Do you believe that they would be able to claim, in court that "they had no reason to believe that copyright subsisted"?
| 4:01 pm on Oct 5, 2008 (gmt 0)|
I have no idea. I can tell you that I did not buy my offending image from a third party but I would still honestly claim that I had no reason to believe that I was infringing any copyright. There was no flagrancy and no benefit and certainly no justification for claiming the amount they wanted from me.
To put this in perspective, the recent much publicised J.K.Rowling copyright case was settled when the judge found in her favour and awarded her just $6K. I have heard of people receiving claims for £10K or more from Getty for the use of a couple of images which they refuse to prove they own.
| 5:22 pm on Oct 5, 2008 (gmt 0)|
I'm also UK based. If they wrote such a letter to me I would politely write back saying "terribly sorry, I've now removed the image, I didn't know it was yours and I do apologise" and ignore any further harassment.
If they did decide to go to court (for the first time sounds like) UK law is much more sensible than US law and if it was me I'd base a response on whether these people are genuinely defending copyright or whether they are in the business of extortion.
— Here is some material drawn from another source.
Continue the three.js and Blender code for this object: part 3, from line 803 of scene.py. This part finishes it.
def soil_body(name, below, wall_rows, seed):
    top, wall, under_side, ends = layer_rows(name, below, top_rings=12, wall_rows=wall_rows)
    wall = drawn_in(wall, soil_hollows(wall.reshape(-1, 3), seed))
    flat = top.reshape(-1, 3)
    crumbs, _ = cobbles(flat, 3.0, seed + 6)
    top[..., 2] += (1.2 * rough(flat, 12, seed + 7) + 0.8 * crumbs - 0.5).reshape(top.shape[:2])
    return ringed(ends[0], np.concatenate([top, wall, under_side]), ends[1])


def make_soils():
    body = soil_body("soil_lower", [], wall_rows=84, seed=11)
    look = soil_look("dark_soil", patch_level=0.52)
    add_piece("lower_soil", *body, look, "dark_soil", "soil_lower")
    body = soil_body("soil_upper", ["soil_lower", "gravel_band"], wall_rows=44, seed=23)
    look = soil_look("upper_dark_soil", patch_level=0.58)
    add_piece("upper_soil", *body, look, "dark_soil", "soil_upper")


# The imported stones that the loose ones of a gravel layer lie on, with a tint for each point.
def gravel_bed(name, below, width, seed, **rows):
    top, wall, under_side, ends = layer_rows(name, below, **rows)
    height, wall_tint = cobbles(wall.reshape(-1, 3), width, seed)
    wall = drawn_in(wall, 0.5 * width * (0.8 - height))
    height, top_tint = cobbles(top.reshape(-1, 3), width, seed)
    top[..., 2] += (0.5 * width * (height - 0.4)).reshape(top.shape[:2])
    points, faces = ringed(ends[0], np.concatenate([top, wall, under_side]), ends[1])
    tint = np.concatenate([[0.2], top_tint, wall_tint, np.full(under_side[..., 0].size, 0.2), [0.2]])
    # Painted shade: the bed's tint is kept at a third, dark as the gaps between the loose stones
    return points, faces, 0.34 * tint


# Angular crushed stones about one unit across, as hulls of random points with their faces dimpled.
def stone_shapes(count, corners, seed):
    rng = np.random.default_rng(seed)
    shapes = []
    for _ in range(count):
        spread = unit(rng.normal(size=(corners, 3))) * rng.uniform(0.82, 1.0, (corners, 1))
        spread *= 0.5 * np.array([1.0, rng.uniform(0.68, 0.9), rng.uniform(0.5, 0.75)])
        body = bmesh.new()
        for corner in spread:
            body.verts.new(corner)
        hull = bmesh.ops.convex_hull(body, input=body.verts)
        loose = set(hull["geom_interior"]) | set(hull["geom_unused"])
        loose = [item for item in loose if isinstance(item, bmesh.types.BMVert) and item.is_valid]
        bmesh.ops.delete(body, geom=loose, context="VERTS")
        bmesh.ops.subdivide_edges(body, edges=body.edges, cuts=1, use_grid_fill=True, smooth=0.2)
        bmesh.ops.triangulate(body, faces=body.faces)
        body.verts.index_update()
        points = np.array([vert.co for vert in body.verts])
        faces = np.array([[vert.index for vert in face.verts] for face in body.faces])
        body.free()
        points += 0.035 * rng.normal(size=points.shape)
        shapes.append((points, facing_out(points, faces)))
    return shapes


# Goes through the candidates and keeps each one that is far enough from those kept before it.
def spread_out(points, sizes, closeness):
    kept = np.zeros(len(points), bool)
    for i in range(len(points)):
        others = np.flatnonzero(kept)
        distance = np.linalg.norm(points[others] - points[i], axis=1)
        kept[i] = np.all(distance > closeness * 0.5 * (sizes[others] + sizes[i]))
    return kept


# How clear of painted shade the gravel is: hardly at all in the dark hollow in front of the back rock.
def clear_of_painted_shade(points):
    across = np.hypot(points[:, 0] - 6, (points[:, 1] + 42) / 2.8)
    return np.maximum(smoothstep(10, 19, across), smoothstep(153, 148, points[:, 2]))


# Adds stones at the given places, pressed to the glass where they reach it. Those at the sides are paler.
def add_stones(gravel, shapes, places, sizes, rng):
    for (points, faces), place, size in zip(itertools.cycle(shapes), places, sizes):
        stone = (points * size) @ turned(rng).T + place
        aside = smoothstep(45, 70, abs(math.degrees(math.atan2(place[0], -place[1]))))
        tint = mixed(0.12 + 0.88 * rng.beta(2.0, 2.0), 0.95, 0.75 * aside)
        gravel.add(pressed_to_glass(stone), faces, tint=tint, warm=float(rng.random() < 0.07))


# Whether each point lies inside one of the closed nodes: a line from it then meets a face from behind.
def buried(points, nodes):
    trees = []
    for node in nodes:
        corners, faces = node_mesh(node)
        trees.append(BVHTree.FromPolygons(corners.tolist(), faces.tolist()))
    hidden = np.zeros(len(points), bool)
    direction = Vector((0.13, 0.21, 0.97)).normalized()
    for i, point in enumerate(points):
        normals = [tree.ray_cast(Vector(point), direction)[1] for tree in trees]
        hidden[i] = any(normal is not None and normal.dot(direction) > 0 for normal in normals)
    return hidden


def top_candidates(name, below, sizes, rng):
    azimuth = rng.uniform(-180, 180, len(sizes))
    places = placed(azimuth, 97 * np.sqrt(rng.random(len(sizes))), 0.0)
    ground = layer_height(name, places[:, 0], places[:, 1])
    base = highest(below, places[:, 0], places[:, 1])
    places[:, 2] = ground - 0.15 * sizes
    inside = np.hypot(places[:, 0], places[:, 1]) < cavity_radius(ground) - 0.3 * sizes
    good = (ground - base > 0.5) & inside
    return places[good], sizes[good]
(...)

I'm not a legal advisor, but reasonable is a big word in UK law.
OOp - missed the second page of this thread. BDW has it.
| 5:34 pm on Oct 5, 2008 (gmt 0)|
I've done precisely that following a strongly-worded email from Richard Carpenter's lawyers for using the logo.
They replied with a thank you very much and sorry for being so heavy, but we have to defend our property.
Not quite the same as the image hire cases, of course, in that the Carpenters never sought to hire out their logo. But I agree that if you are 'reasonable', it often makes the other party seem 'unreasonable', and that is a major issue in English civil law.